* START DATASET SECTION *

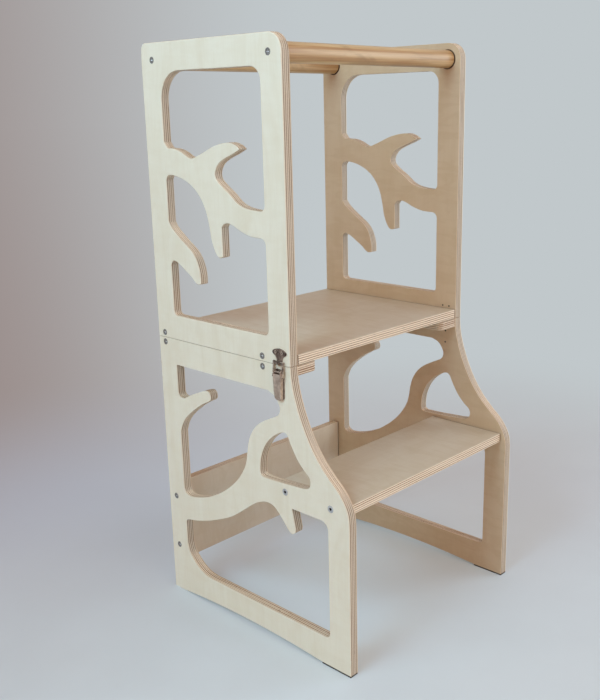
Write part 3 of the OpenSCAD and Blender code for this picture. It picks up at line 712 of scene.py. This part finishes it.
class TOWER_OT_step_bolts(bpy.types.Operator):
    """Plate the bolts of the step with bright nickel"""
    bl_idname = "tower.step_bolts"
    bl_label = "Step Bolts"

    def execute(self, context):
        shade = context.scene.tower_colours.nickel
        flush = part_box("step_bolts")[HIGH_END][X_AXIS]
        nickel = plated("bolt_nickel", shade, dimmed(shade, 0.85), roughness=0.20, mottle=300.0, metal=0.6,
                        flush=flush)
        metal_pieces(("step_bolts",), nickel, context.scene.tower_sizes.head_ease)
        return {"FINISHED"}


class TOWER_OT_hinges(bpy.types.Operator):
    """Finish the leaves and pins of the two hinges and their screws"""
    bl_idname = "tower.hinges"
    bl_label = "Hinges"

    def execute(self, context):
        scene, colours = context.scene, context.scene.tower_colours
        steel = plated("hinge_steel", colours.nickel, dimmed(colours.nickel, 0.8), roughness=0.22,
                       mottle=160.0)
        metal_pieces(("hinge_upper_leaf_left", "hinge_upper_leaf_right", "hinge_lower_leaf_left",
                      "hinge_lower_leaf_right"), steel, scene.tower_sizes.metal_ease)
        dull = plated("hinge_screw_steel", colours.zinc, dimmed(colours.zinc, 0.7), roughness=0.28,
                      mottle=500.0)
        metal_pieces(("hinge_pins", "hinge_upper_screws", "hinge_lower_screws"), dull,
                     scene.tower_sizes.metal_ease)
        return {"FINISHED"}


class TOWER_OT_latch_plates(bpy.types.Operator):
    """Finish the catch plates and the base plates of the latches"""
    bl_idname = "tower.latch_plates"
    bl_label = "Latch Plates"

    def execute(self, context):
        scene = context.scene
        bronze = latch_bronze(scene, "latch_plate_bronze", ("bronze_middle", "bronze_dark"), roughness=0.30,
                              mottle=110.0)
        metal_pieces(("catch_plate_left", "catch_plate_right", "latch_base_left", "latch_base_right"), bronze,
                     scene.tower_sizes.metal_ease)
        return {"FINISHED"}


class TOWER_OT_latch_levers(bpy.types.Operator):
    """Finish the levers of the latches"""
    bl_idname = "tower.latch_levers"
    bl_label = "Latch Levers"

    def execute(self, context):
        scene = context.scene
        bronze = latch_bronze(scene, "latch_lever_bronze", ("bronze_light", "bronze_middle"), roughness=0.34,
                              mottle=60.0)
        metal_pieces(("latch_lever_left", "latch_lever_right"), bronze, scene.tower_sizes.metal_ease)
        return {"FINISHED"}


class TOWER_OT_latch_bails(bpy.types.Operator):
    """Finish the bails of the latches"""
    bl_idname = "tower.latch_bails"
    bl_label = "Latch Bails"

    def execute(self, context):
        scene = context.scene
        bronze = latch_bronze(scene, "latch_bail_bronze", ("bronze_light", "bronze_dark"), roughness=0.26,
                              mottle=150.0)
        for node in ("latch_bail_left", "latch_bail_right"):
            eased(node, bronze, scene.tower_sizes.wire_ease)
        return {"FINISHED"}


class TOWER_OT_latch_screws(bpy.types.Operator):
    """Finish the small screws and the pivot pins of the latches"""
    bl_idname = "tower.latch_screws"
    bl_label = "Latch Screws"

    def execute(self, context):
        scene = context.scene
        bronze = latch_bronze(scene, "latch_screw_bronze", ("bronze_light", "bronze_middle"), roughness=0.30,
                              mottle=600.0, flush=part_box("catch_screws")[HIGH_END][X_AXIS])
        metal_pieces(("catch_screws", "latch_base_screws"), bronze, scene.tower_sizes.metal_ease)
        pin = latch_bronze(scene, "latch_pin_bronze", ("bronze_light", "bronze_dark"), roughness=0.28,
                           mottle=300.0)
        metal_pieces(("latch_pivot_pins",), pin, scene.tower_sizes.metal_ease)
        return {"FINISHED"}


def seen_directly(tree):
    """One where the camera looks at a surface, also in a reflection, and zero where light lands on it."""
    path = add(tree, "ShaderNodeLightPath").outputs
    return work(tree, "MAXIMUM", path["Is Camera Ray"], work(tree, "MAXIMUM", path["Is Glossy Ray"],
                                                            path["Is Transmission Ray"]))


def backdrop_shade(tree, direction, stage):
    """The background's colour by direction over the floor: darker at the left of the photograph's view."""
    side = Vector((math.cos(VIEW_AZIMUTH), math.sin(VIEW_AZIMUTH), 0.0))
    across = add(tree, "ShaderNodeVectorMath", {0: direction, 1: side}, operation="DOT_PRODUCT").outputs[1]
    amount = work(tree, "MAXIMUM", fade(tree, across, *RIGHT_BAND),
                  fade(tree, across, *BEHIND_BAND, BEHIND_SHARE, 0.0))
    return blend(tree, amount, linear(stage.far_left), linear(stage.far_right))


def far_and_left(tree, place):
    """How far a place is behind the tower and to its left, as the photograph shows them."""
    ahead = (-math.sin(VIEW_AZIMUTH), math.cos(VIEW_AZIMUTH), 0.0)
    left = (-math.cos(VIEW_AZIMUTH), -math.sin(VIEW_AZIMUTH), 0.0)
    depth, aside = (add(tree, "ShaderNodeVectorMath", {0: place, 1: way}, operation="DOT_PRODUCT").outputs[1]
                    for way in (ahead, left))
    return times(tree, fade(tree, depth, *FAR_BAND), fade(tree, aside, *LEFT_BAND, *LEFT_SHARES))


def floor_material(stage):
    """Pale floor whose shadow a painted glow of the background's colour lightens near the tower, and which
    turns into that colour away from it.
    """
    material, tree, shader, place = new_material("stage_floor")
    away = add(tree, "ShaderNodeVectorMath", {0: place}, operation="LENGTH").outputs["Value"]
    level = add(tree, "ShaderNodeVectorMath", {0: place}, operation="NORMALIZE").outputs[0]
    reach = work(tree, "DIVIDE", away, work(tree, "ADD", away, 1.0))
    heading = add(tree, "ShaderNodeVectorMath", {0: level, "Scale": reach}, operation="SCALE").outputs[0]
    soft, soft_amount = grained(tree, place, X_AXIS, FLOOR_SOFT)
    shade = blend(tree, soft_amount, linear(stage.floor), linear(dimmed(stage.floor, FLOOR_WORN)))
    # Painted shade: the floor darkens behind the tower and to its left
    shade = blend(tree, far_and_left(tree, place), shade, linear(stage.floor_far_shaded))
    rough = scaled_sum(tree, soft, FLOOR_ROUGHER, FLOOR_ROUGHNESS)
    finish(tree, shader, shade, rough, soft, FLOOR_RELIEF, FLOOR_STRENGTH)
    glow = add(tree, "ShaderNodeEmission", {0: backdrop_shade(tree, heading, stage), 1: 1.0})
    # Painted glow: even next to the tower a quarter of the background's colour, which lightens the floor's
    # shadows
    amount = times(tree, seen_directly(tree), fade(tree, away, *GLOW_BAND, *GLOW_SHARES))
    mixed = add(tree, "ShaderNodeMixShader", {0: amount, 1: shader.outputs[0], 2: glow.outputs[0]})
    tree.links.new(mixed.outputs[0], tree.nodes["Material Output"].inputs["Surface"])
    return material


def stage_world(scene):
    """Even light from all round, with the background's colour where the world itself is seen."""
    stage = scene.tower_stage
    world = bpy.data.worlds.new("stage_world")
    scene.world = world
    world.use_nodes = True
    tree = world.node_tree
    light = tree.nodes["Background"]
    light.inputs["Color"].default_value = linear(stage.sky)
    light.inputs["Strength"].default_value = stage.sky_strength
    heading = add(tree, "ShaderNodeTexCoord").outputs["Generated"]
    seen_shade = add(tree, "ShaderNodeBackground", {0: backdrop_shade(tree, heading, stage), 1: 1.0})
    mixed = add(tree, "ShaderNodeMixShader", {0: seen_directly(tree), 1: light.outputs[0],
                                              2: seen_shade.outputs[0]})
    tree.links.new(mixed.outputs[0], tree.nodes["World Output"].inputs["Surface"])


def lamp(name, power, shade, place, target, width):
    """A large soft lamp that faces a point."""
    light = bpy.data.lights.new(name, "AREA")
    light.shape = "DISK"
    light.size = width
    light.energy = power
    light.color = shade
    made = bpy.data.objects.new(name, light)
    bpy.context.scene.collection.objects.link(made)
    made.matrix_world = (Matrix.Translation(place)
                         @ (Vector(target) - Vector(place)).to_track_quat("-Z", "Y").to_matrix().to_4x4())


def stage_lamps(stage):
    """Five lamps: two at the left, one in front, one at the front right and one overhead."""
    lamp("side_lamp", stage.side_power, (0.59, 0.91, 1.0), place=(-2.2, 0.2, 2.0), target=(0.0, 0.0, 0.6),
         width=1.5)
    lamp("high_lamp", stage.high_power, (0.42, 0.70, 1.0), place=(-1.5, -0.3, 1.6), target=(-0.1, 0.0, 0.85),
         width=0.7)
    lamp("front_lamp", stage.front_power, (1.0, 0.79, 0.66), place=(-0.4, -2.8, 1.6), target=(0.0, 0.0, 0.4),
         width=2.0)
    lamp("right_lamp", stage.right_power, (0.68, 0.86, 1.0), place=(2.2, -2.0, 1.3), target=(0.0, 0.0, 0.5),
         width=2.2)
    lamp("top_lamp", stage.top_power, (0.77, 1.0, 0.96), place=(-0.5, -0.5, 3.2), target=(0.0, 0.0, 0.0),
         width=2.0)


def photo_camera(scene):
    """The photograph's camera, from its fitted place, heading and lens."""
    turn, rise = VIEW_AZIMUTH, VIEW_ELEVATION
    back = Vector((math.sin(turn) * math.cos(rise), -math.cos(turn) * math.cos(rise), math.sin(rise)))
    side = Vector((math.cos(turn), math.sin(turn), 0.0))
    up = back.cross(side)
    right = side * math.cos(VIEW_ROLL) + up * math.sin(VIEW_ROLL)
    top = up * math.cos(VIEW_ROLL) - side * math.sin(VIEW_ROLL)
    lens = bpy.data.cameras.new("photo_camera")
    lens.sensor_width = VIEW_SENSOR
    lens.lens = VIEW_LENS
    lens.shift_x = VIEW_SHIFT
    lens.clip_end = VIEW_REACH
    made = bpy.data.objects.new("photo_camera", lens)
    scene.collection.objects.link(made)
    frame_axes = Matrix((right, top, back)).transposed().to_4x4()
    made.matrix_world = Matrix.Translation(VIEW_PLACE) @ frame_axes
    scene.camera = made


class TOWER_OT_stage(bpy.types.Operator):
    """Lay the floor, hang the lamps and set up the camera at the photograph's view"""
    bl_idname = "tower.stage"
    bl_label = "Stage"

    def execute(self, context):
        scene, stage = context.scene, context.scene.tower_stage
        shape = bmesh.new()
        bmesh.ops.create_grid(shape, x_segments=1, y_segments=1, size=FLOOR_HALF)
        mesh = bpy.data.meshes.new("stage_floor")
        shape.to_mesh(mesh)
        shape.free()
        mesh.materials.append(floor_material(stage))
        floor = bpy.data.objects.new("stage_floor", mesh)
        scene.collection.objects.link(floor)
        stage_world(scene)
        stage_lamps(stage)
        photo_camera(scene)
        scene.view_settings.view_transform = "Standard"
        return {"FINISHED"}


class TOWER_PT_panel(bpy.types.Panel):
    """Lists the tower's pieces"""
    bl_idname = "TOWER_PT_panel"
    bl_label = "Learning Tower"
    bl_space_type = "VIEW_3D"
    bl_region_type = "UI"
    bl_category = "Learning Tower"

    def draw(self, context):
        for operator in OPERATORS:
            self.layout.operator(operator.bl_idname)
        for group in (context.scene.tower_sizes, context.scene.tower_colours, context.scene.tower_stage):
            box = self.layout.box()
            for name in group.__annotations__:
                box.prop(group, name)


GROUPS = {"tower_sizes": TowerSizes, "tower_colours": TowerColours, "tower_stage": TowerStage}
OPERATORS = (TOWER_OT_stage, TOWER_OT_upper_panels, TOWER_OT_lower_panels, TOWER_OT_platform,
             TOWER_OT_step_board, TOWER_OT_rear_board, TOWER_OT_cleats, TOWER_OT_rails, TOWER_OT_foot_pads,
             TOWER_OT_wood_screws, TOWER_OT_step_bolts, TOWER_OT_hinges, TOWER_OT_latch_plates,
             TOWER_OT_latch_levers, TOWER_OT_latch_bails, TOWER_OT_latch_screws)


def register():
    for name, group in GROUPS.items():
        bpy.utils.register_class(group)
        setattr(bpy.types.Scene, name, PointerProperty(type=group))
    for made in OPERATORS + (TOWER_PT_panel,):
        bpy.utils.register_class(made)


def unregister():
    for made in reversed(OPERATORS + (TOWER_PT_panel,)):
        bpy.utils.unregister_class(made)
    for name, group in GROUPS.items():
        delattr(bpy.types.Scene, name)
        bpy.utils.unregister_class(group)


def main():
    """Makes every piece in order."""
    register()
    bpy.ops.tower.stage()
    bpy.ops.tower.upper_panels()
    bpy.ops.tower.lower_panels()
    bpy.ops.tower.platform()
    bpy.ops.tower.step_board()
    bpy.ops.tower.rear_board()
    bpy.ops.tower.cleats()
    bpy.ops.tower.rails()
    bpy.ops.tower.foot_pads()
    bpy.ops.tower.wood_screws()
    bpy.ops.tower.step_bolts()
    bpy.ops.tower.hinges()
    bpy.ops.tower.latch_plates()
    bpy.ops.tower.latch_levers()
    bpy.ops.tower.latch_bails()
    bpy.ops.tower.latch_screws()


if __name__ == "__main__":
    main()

* END DATASET SECTION *

# EXERCISE DETAILS
Quote exactly the lines running from the start of the listing above through the line where "shade = context.scene.tower_colours.nickel" is found, and output no other lines.

# REPLY TO THE EXERCISE
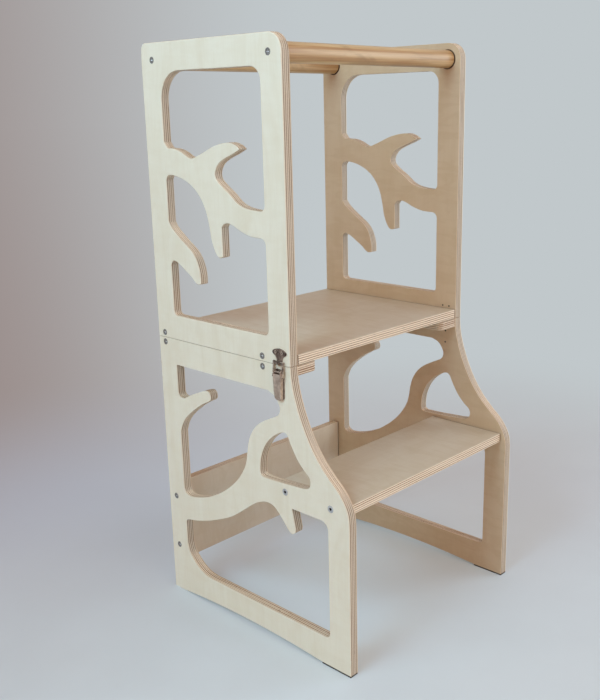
Write part 3 of the OpenSCAD and Blender code for this picture. It picks up at line 712 of scene.py. This part finishes it.
class TOWER_OT_step_bolts(bpy.types.Operator):
    """Plate the bolts of the step with bright nickel"""
    bl_idname = "tower.step_bolts"
    bl_label = "Step Bolts"

    def execute(self, context):
        shade = context.scene.tower_colours.nickel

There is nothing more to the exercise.